Estábamos en Córdoba, en Mina Clavero, y Orlando Van Bredam me contó una historia. “Está buenísima –le dije–, ¿no pensás escribirla?” Van Bredam entonces sonrió, le vino un brillo a los ojos, y me dijo que no, que la escribiera yo, que me la regalaba. Volví a Resistencia con la convicción de que tenía, por lo menos, el cimiento para una novela. Pero Van Bredam, tramposo como pocos, más que contarme una historia me había tendido una trampa.

Como todo el mundo sabe, hay por lo menos dos tipos de historias: aquellas que se abren a uno –a un escritor, por así decirlo–, historias que fluyen y liberan lo mejor, o bien lo peor, de nosotros; historias que, sentimos, nacieron para que las narremos, para que hagamos estallar la energía que condensan desde los mil y un rincones de la literatura. Uno narra, entonces, como un artesano eufórico y dueño del mundo. Lo que finalmente hagamos será, como casi todo en la vida, responsabilidad nuestra.

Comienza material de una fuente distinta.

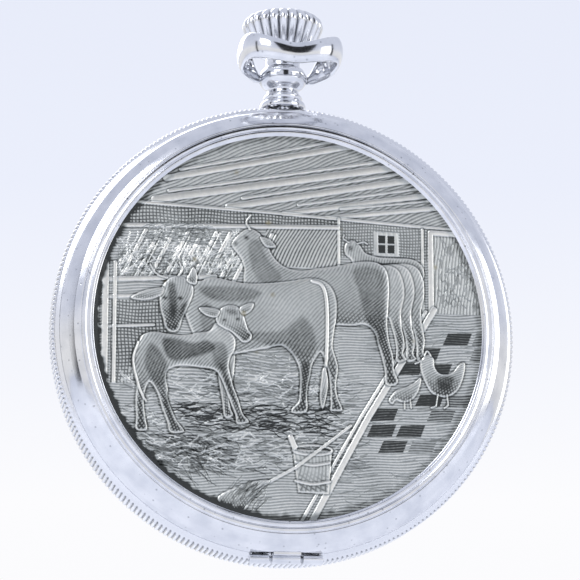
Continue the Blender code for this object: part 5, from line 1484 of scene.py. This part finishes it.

Pero después están las otras historias, esas que de tan perfectas cierran cualquier posible intrusión y, simplemente, nos anulan. ¿Qué puede uno agregar o aportar que no destruya aquello que, a priori, ya era hermoso? La historia de Van Bredam era una historia muy perfecta. Y yo, un narrador muy limitado. Debería enojarme, pero quiero mucho a Van Bredam y le perdono cualquier cosa.

“Hogar de madre”, el cuento que pude escribir –un cuento tan triste, para colmo–, es lo que quedó de aquella aventura.